▶ **Provided material**:
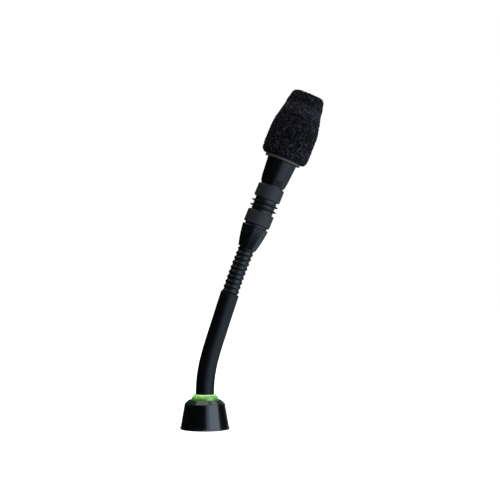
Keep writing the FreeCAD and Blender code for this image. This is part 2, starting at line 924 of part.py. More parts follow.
def make_windscreen():
    inner = s.cartridge_radius + s.wire_gap
    rim = s.cartridge_radius + s.snap_ring_rim
    collar = inner + s.collar_wall
    collar_top = s.snap_ring_height + s.collar_rise
    turned(
        "snap_ring",
        [
            (inner, 0),
            (rim - s.snap_ring_chamfer, 0),
            (rim, s.snap_ring_chamfer),
            (rim, s.snap_ring_height - s.snap_ring_chamfer),
            (rim - s.snap_ring_chamfer, s.snap_ring_height),
            (collar, s.snap_ring_height),
            (collar, collar_top),
            (inner, collar_top),
        ],
        in_head(housing_top + s.fit_gap),
    )
    foam_bore = collar + s.fit_gap
    foam_foot = s.snap_ring_height + s.fit_gap
    cavity_top = s.foam_height - s.foam_roof
    turned(
        "windscreen_foam",
        [
            (foam_bore, 0),
            (rim + s.foam_foot_rim, 0, Bulge(s.foam_foot_bulge)),
            (s.foam_radius, s.foam_foot_rise),
            (s.foam_radius, s.foam_straight, Bulge(s.foam_top_bulge)),
            (s.foam_top_radius + s.foam_edge, s.foam_height - s.foam_edge),
            (s.foam_top_radius, s.foam_height),
            (0, s.foam_height),
            (0, cavity_top),
            (inner, cavity_top),
            (inner, collar_top - foam_foot + s.fit_gap),
            (foam_bore, collar_top - foam_foot + s.fit_gap),
        ],
        in_head(housing_top + s.fit_gap + foam_foot),
    )


# ---------------------------------------------------------------- build, check and write

make_base()
make_pins()
make_leds()
make_jacket()
make_flex()
make_cable()
make_isolator()
make_preamp()
make_cartridge()
make_windscreen()
doc.recompute()

for item in doc.Objects:
    if "Invalid" in item.State or "Error" in item.State:
        raise RuntimeError(f"{item.Label} did not recompute: {item.State}")
for name, item in kept.items():
    if item.Shape.isNull() or not item.Shape.isValid() or not item.Shape.Solids:
        raise RuntimeError(f"{name} has no valid solid")

os.makedirs("parts", exist_ok=True)
for name, item in kept.items():
    item.Shape.exportStep(os.path.join("parts", f"{name}.step"))
print(f"{len(kept)} nodes, dock bore {dock_bore_depth.value:.2f} mm deep")
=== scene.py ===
import json
import math
from types import SimpleNamespace

import bmesh
import bpy
import numpy as np
from mathutils import Matrix, Vector


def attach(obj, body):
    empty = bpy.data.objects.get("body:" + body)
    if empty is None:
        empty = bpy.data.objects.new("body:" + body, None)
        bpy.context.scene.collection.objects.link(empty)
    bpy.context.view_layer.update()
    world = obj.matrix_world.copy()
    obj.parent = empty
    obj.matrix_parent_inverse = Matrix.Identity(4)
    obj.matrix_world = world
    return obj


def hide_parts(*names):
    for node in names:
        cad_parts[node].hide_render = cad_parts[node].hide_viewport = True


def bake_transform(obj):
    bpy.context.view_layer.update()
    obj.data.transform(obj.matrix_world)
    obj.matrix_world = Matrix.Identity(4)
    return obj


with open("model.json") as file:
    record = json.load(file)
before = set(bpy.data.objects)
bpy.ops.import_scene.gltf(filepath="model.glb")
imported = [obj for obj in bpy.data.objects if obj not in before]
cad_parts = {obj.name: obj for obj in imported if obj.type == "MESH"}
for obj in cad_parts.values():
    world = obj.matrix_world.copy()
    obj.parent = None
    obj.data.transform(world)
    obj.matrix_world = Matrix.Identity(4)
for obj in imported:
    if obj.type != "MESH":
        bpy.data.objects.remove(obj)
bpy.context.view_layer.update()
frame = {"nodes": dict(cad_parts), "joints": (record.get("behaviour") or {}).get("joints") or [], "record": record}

# Lengths in this script are millimetres until a mesh is finished; MM turns them into metres.
MM = 0.001
CRISP = math.radians(38)  # a sharper corner than this keeps its edge
MIDDLE = Vector((0.02, 0, 0.07))  # where the lights point, in metres

# ---------------------------------------------------------------- sizes of the visible pieces

base = SimpleNamespace(
    lip=10.35, lip_height=0.8, foot=10.1, shoulder=8.4, shoulder_height=10.6, crown=6.8,
    crown_height=12.1, hole=5.85, roof=10.0, stack=7.05, dock=7.6, dock_depth=4.4,
)
lens = SimpleNamespace(
    foot=8.9, flange=6.6, flange_height=1.1, radius=5.7, waist=5.35, waist_height=13.25,
    top=4.45, top_height=14.5, hole=4.0, socket=4.57, socket_height=2.62,
)
contacts = SimpleNamespace(count=6, circle=4.2, radius=0.5, foot=4.6, top=7.2)
neck = SimpleNamespace(
    foot=8.15, jacket=3.85, jacket_bore=3.47, jacket_over_last_pivot=6.5, crest=3.55, root=3.06,
    hidden=3.44, bore=1.9, pitch=2.08, cable=1.1, ferrule_over_last_pivot=4.84, socket=5.0,
    board_top=8.0,
)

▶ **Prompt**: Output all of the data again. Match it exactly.

▶ **Finished answer**:
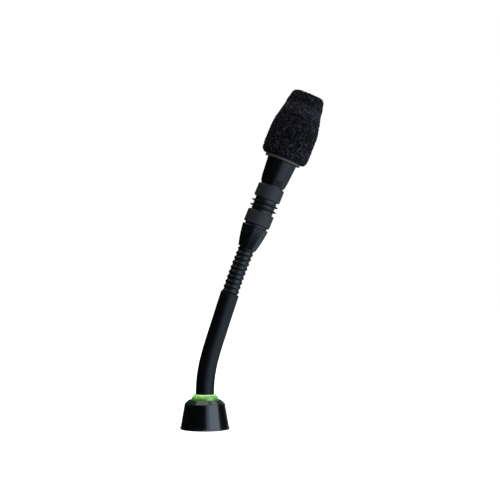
Keep writing the FreeCAD and Blender code for this image. This is part 2, starting at line 924 of part.py. More parts follow.
def make_windscreen():
    inner = s.cartridge_radius + s.wire_gap
    rim = s.cartridge_radius + s.snap_ring_rim
    collar = inner + s.collar_wall
    collar_top = s.snap_ring_height + s.collar_rise
    turned(
        "snap_ring",
        [
            (inner, 0),
            (rim - s.snap_ring_chamfer, 0),
            (rim, s.snap_ring_chamfer),
            (rim, s.snap_ring_height - s.snap_ring_chamfer),
            (rim - s.snap_ring_chamfer, s.snap_ring_height),
            (collar, s.snap_ring_height),
            (collar, collar_top),
            (inner, collar_top),
        ],
        in_head(housing_top + s.fit_gap),
    )
    foam_bore = collar + s.fit_gap
    foam_foot = s.snap_ring_height + s.fit_gap
    cavity_top = s.foam_height - s.foam_roof
    turned(
        "windscreen_foam",
        [
            (foam_bore, 0),
            (rim + s.foam_foot_rim, 0, Bulge(s.foam_foot_bulge)),
            (s.foam_radius, s.foam_foot_rise),
            (s.foam_radius, s.foam_straight, Bulge(s.foam_top_bulge)),
            (s.foam_top_radius + s.foam_edge, s.foam_height - s.foam_edge),
            (s.foam_top_radius, s.foam_height),
            (0, s.foam_height),
            (0, cavity_top),
            (inner, cavity_top),
            (inner, collar_top - foam_foot + s.fit_gap),
            (foam_bore, collar_top - foam_foot + s.fit_gap),
        ],
        in_head(housing_top + s.fit_gap + foam_foot),
    )


# ---------------------------------------------------------------- build, check and write

make_base()
make_pins()
make_leds()
make_jacket()
make_flex()
make_cable()
make_isolator()
make_preamp()
make_cartridge()
make_windscreen()
doc.recompute()

for item in doc.Objects:
    if "Invalid" in item.State or "Error" in item.State:
        raise RuntimeError(f"{item.Label} did not recompute: {item.State}")
for name, item in kept.items():
    if item.Shape.isNull() or not item.Shape.isValid() or not item.Shape.Solids:
        raise RuntimeError(f"{name} has no valid solid")

os.makedirs("parts", exist_ok=True)
for name, item in kept.items():
    item.Shape.exportStep(os.path.join("parts", f"{name}.step"))
print(f"{len(kept)} nodes, dock bore {dock_bore_depth.value:.2f} mm deep")
=== scene.py ===
import json
import math
from types import SimpleNamespace

import bmesh
import bpy
import numpy as np
from mathutils import Matrix, Vector


def attach(obj, body):
    empty = bpy.data.objects.get("body:" + body)
    if empty is None:
        empty = bpy.data.objects.new("body:" + body, None)
        bpy.context.scene.collection.objects.link(empty)
    bpy.context.view_layer.update()
    world = obj.matrix_world.copy()
    obj.parent = empty
    obj.matrix_parent_inverse = Matrix.Identity(4)
    obj.matrix_world = world
    return obj


def hide_parts(*names):
    for node in names:
        cad_parts[node].hide_render = cad_parts[node].hide_viewport = True


def bake_transform(obj):
    bpy.context.view_layer.update()
    obj.data.transform(obj.matrix_world)
    obj.matrix_world = Matrix.Identity(4)
    return obj


with open("model.json") as file:
    record = json.load(file)
before = set(bpy.data.objects)
bpy.ops.import_scene.gltf(filepath="model.glb")
imported = [obj for obj in bpy.data.objects if obj not in before]
cad_parts = {obj.name: obj for obj in imported if obj.type == "MESH"}
for obj in cad_parts.values():
    world = obj.matrix_world.copy()
    obj.parent = None
    obj.data.transform(world)
    obj.matrix_world = Matrix.Identity(4)
for obj in imported:
    if obj.type != "MESH":
        bpy.data.objects.remove(obj)
bpy.context.view_layer.update()
frame = {"nodes": dict(cad_parts), "joints": (record.get("behaviour") or {}).get("joints") or [], "record": record}

# Lengths in this script are millimetres until a mesh is finished; MM turns them into metres.
MM = 0.001
CRISP = math.radians(38)  # a sharper corner than this keeps its edge
MIDDLE = Vector((0.02, 0, 0.07))  # where the lights point, in metres

# ---------------------------------------------------------------- sizes of the visible pieces

base = SimpleNamespace(
    lip=10.35, lip_height=0.8, foot=10.1, shoulder=8.4, shoulder_height=10.6, crown=6.8,
    crown_height=12.1, hole=5.85, roof=10.0, stack=7.05, dock=7.6, dock_depth=4.4,
)
lens = SimpleNamespace(
    foot=8.9, flange=6.6, flange_height=1.1, radius=5.7, waist=5.35, waist_height=13.25,
    top=4.45, top_height=14.5, hole=4.0, socket=4.57, socket_height=2.62,
)
contacts = SimpleNamespace(count=6, circle=4.2, radius=0.5, foot=4.6, top=7.2)
neck = SimpleNamespace(
    foot=8.15, jacket=3.85, jacket_bore=3.47, jacket_over_last_pivot=6.5, crest=3.55, root=3.06,
    hidden=3.44, bore=1.9, pitch=2.08, cable=1.1, ferrule_over_last_pivot=4.84, socket=5.0,
    board_top=8.0,
)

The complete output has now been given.